Likelihood of Having Self-Injectable Epinephrine in Adult and Pediatric Patients Presenting for Evaluation of Food Allergy
Saturday, March 5, 2016
South Exhibit Hall H (Convention Center)
Carolyn H. Baloh, MD, Daniel Winger, MS, Tara Shankar, MD, Merritt L. Fajt, MD, Todd David Green, MD FAAAAI
Rationale: Food allergy is a leading cause of anaphylaxis, and underprescription of epinephrine is well documented; we were interested in comparing trends related to this in pediatric and adult populations at one academic medical center.

Methods: Retrospective chart review of 100 pediatric and 222 adult patients seen at Children’s Hospital of Pittsburgh of UPMC or UPMC for a diagnosis of food allergy June 15, 2004 through June 15, 2014. 53 adult and 26 pediatric patients were excluded. Final adult n: 169. Final pediatric n: 74. This review was IRB exempt approved.

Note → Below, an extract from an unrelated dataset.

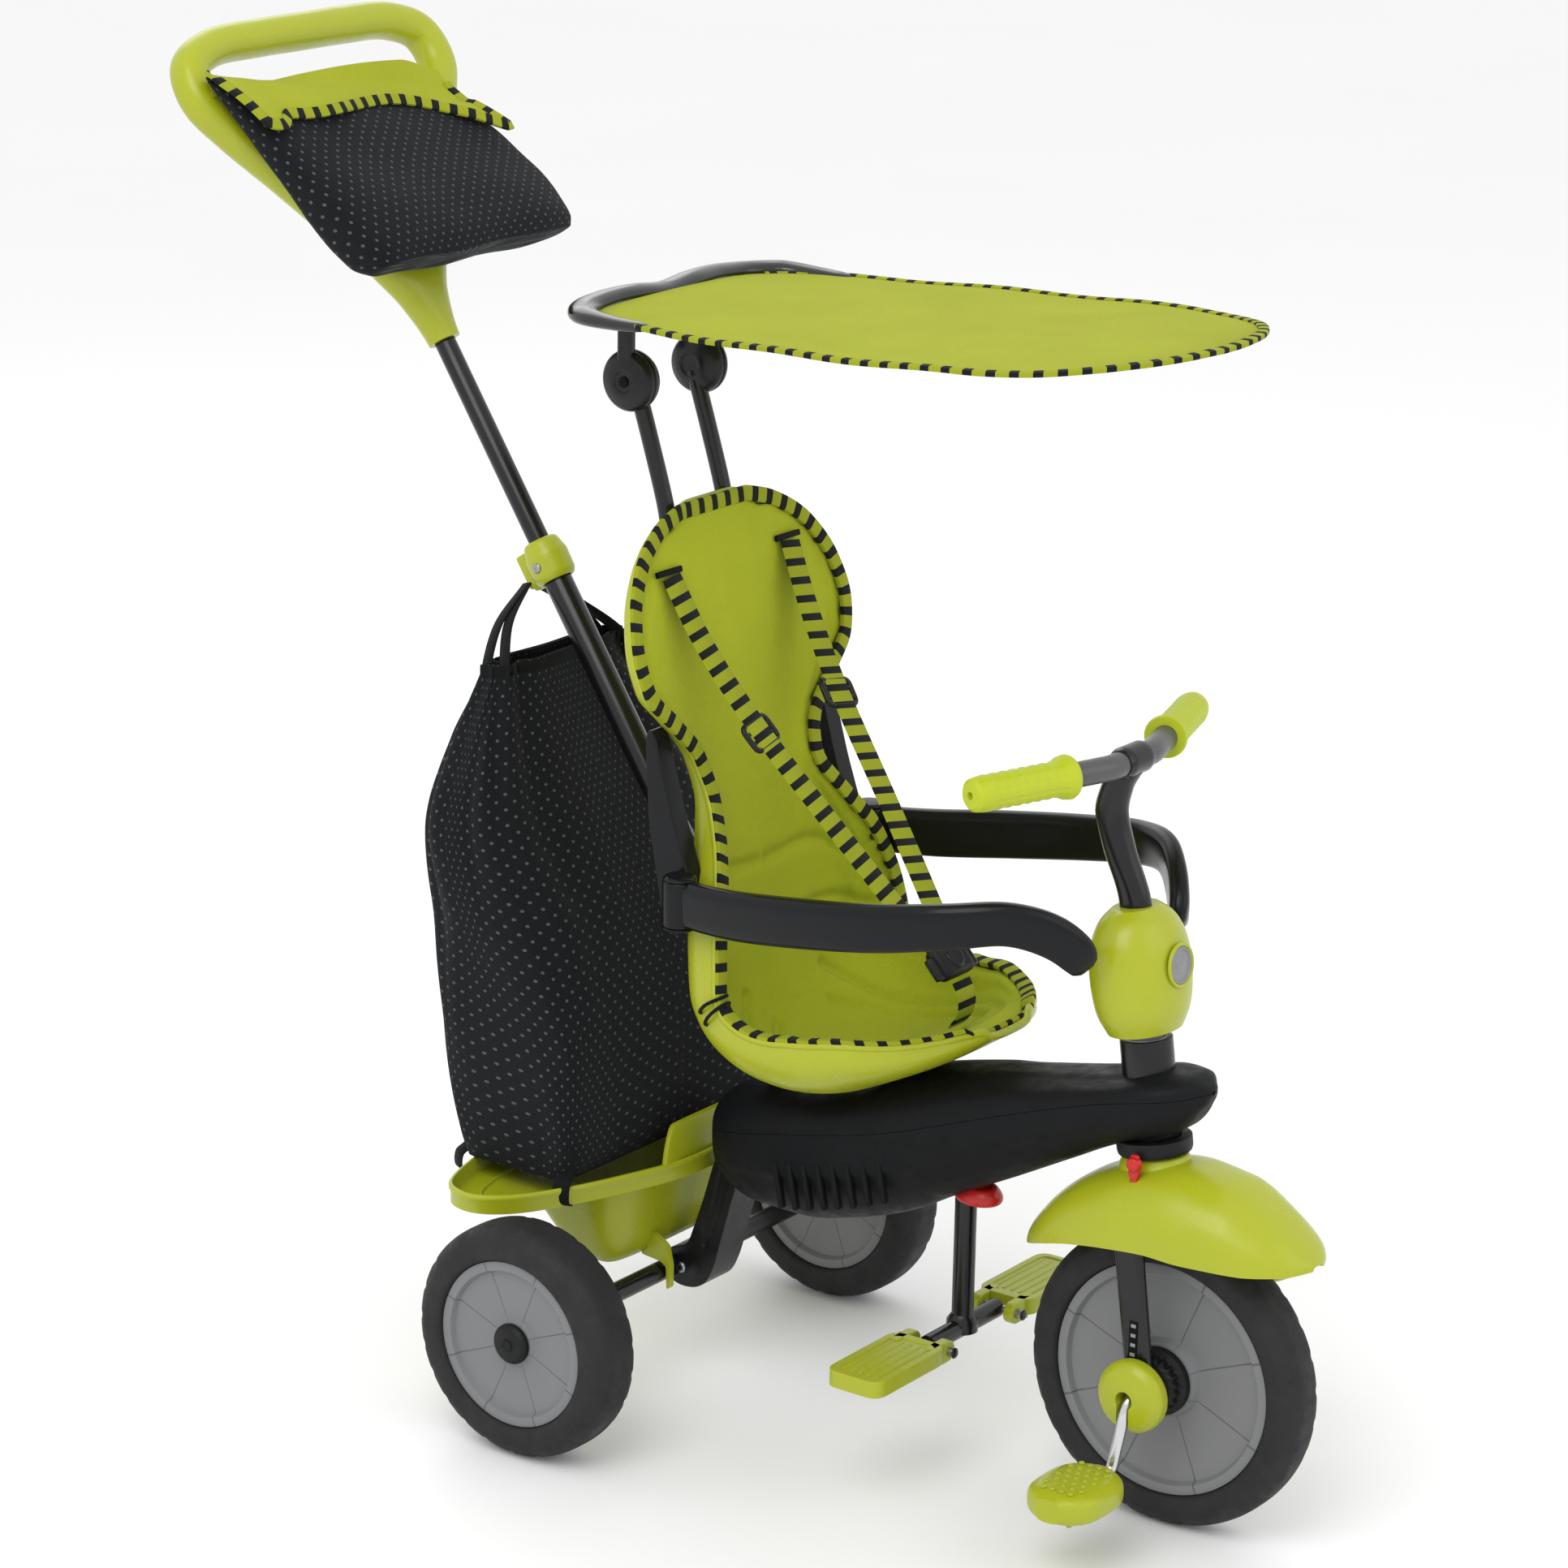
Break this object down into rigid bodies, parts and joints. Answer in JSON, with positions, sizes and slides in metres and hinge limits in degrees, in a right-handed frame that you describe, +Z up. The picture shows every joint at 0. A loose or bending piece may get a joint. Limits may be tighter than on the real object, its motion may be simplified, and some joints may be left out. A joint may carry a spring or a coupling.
{
  "type": "children's push tricycle",
  "caption": "Children's tricycle with bucket seat and harness, swing-open guard arms, sun canopy, telescoping push handle with pouch, fold-up foot pads and rear bucket with a hanging bag.",
  "frame": {"origin": "on the ground, under the middle of the whole object's box", "axes": "+X forward towards the front wheel, +Y to the rider's left, +Z up"},
  "size_m": [1.0438, 0.4848, 1.1042],
  "materials": {
    "lime_plastic": "glossy moulded plastic, lime green",
    "black_plastic": "satin to glossy moulded plastic, black",
    "black_steel": "glossy black powder coat on steel tube",
    "tyre_rubber": "matt dark foam-filled tyre",
    "grey_plastic": "satin moulded plastic, mid grey",
    "lime_fabric": "woven polyester, lime green, with black and lime striped binding",
    "charcoal_fabric": "woven polyester, charcoal with small grey dots",
    "chrome_wire": "bright plated steel wire",
    "grey_steel": "grey painted steel tube",
    "red_plastic": "glossy moulded plastic, red"
  },
  "bodies": {
    "frame": {"frame_backbone": "black_steel", "head_tube": "black_steel", "neck_collar": "black_plastic", "rear_axle": "black_steel", "rear_bracket": "black_plastic", "body_shell_upper": "black_plastic", "body_shell_lower": "black_plastic", "seat_shell": "lime_plastic", "seat_liner": "lime_fabric", "shoulder_strap_left": "lime_fabric", "shoulder_strap_right": "lime_fabric", "harness_buckle": "black_plastic", "crotch_strap": "lime_fabric", "guard_hinge_left": "black_plastic", "guard_hinge_right": "black_plastic", "canopy_post_left": "black_plastic", "canopy_post_right": "black_plastic", "push_tube_lower": "black_steel", "pole_collar": "lime_plastic", "storage_bucket": "lime_plastic", "tote_bag": "charcoal_fabric", "head_cover": "lime_plastic", "head_badge": "grey_plastic"},
    "steering": {"fork": "black_plastic", "fender": "lime_plastic", "handlebar_stem": "black_plastic", "handlebar_tube": "grey_steel", "grip_left": "lime_plastic", "grip_right": "lime_plastic"},
    "clutch_lever": {"clutch_lever": "red_plastic"},
    "front_wheel": {"front_tyre": "tyre_rubber", "front_wheel_disc": "grey_plastic", "clutch_hub_left": "black_plastic", "clutch_hub_right": "black_plastic"},
    "crank": {"pedal_crank": "chrome_wire", "crank_boss_left": "lime_plastic", "crank_boss_right": "lime_plastic"},
    "pedal_left": {"pedal_left": "lime_plastic"},
    "pedal_right": {"pedal_right": "lime_plastic"},
    "rear_wheel_left": {"rear_tyre_left": "tyre_rubber", "rear_wheel_disc_left": "grey_plastic", "rear_hub_cap_left": "black_plastic"},
    "rear_wheel_right": {"rear_tyre_right": "tyre_rubber", "rear_wheel_disc_right": "grey_plastic", "rear_hub_cap_right": "black_plastic"},
    "footrest": {"footrest_frame": "black_steel"},
    "foot_pad_left": {"foot_pad_left": "lime_plastic"},
    "foot_pad_right": {"foot_pad_right": "lime_plastic"},
    "release_button": {"release_button": "red_plastic"},
    "canopy": {"canopy_arm_left": "black_plastic", "canopy_arm_right": "black_plastic", "canopy_bow": "black_plastic", "canopy_sheet": "lime_fabric"},
    "push_handle": {"push_tube_upper": "black_steel", "push_handle": "lime_plastic", "handle_pouch": "charcoal_fabric"},
    "guard_arm_left": {"guard_arm_left": "black_plastic"},
    "guard_arm_right": {"guard_arm_right": "black_plastic"}
  },
  "joints": [
    {"name": "steering_turn", "type": "hinge", "parent": "frame", "child": "steering", "pos_m": [0.36597, 0, 0.35], "axis": [-0.1392, 0, 0.9903], "range_deg": [-30, 30]},
    {"name": "front_wheel_spin", "type": "hinge", "parent": "steering", "child": "front_wheel", "pos_m": [0.3977, 0, 0.12421], "axis": [0, 1, 0], "continuous": true},
    {"name": "crank_spin", "type": "hinge", "parent": "steering", "child": "crank", "pos_m": [0.3977, 0, 0.12421], "axis": [0, 1, 0], "continuous": true},
    {"name": "pedal_left_spin", "type": "hinge", "parent": "crank", "child": "pedal_left", "pos_m": [0.40293, 0.13, 0.18399], "axis": [0, 1, 0], "continuous": true},
    {"name": "pedal_right_spin", "type": "hinge", "parent": "crank", "child": "pedal_right", "pos_m": [0.39247, -0.13, 0.06444], "axis": [0, 1, 0], "continuous": true},
    {"name": "clutch_lever_tilt", "type": "hinge", "parent": "steering", "child": "clutch_lever", "pos_m": [0.3757, -0.035, 0.2975], "axis": [0, 1, 0], "range_deg": [0, 20]},
    {"name": "rear_wheel_left_spin", "type": "hinge", "parent": "frame", "child": "rear_wheel_left", "pos_m": [-0.0813, 0.216, 0.09838], "axis": [0, 1, 0], "continuous": true},
    {"name": "rear_wheel_right_spin", "type": "hinge", "parent": "frame", "child": "rear_wheel_right", "pos_m": [-0.0813, -0.216, 0.09838], "axis": [0, 1, 0], "continuous": true},
    {"name": "footrest_height", "type": "slide", "parent": "frame", "child": "footrest", "axis": [0, 0, 1], "range_m": [0, 0.03]},
    {"name": "foot_pad_left_fold", "type": "hinge", "parent": "footrest", "child": "foot_pad_left", "pos_m": [0.1977, 0.05, 0.11], "axis": [1, 0, 0], "range_deg": [0, 65]},
    {"name": "foot_pad_right_fold", "type": "hinge", "parent": "footrest", "child": "foot_pad_right", "pos_m": [0.1977, -0.05, 0.11], "axis": [1, 0, 0], "range_deg": [-65, 0]},
    {"name": "release_button_press", "type": "slide", "parent": "frame", "child": "release_button", "axis": [0, 0, 1], "range_m": [0, 0.003], "stiffness_N_per_m": 150, "springref_m": -0.001},
    {"name": "canopy_tilt", "type": "hinge", "parent": "frame", "child": "canopy", "pos_m": [-0.1173, 0, 0.855], "axis": [0, 1, 0], "range_deg": [-15, 25]},
    {"name": "handle_height", "type": "slide", "parent": "frame", "child": "push_handle", "axis": [-0.5508, 0, 0.8346], "range_m": [-0.1, 0.06]},
    {"name": "guard_arm_left_open", "type": "hinge", "parent": "frame", "child": "guard_arm_left", "pos_m": [0.0027, 0.131, 0.464], "axis": [0, 0, 1], "range_deg": [0, 60]},
    {"name": "guard_arm_right_open", "type": "hinge", "parent": "frame", "child": "guard_arm_right", "pos_m": [0.0027, -0.131, 0.464], "axis": [0, 0, 1], "range_deg": [-60, 0]}
  ],
  "couplings": [
    {"joint": "crank_spin", "follows": "front_wheel_spin", "ratio": 1}
  ]
}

Results: 64% of adults and 58% of children seen by a physician for food allergy had self-injectable epinephrine prior to their first allergy visit. Adults referred by a PCP were significantly less likely to have epinephrine (p=0.036) than those seen by another physician, with a similar trend in children (p=0.070). 62% of adults and 86% of children previously treated with epinephrine for anaphylaxis had self-injectable epinephrine. Children (p=0.002) and adults (p=0.034) with tree nut allergy were more likely to have epinephrine than those with a different food allergy, including peanut. Peanut-allergic adults were more likely to have epinephrine (p=0.007). Milk-allergic children were less likely to have epinephrine (p=0.03), as were adults with fruit allergy (p=0.008). 42% of children avoiding 3 or more foods had epinephrine while 66% avoiding less than 3 foods had epinephrine (p=0.047), a trend not seen with adults.

Conclusions: Adult and pediatric patients presenting to an allergist for food allergy have a lower than optimal rate of having self-injectable epinephrine.